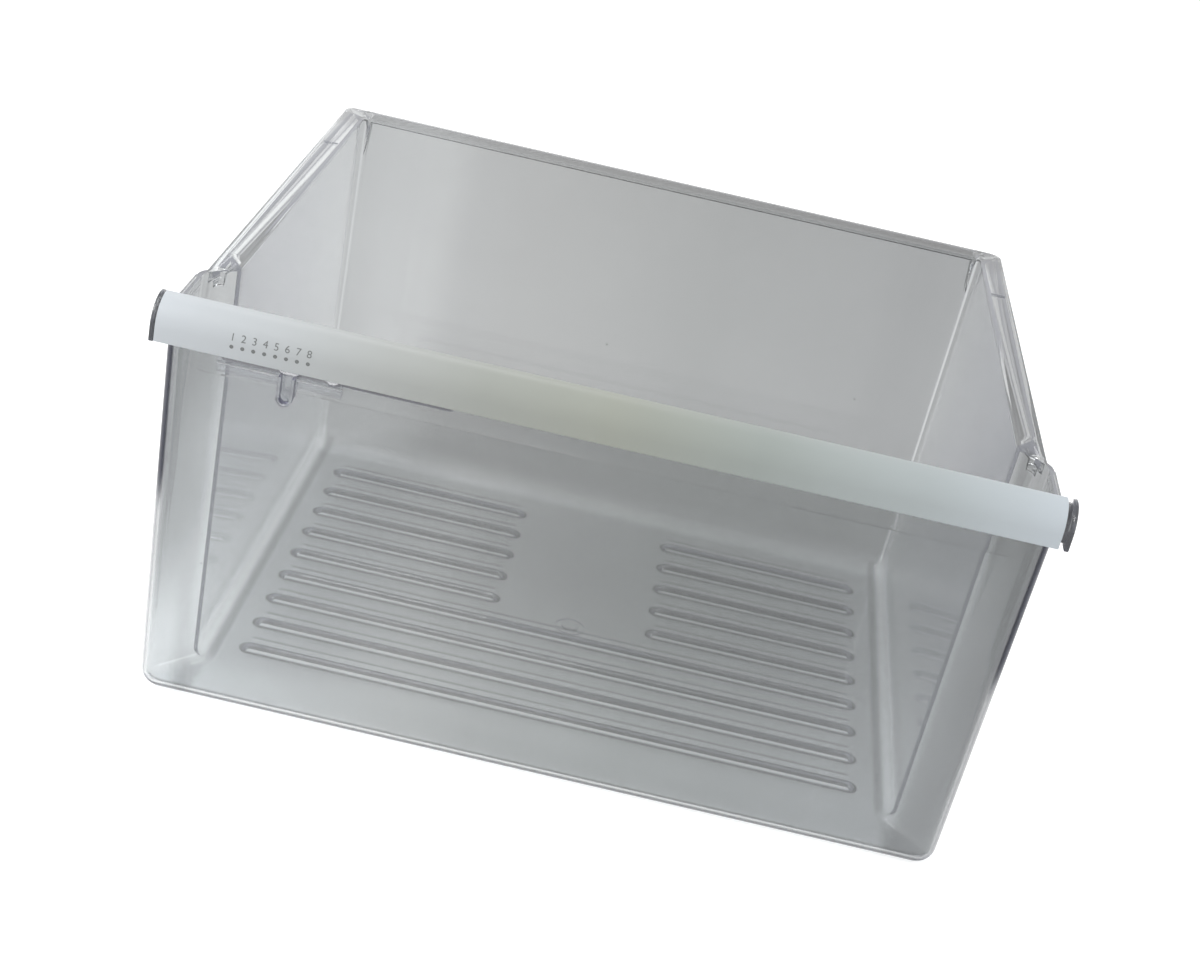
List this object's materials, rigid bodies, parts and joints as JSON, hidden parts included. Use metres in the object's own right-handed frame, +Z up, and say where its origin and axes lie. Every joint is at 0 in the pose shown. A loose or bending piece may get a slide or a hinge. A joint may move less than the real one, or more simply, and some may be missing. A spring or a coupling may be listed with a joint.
{
  "type": "crisper drawer",
  "caption": "Clear plastic crisper drawer for a refrigerator, with a ribbed floor, side flanges that hang on runners, a white handle trim and a sliding humidity vent.",
  "frame": {"origin": "On the underside of the floor, on the left-right centre plane, halfway between the front of the handle trim and the back of the rim.", "axes": "+X to the right as seen from the front, +Y from the front to the back, +Z up. The handle is at -Y."},
  "size_m": [0.4272, 0.3711, 0.223],
  "materials": {
    "clear_pan": "clear moulded polystyrene, faintly grey, glossy",
    "white_trim": "white, satin moulded plastic",
    "clear_slider": "clear moulded polystyrene, glossy"
  },
  "bodies": {
    "pan_body": {"pan": "clear_pan", "handle_trim": "white_trim"},
    "slider": {"humidity_slider": "clear_slider"}
  },
  "joints": [
    {"name": "humidity_slide", "type": "slide", "parent": "pan_body", "child": "slider", "axis": [1, 0, 0], "range_m": [-0.027, 0.0084]}
  ]
}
******************************
### EXERCISE DIRECTIONS:
Count the lines above that contain the word "origin", and give only that number.

### TASK RESULT:
2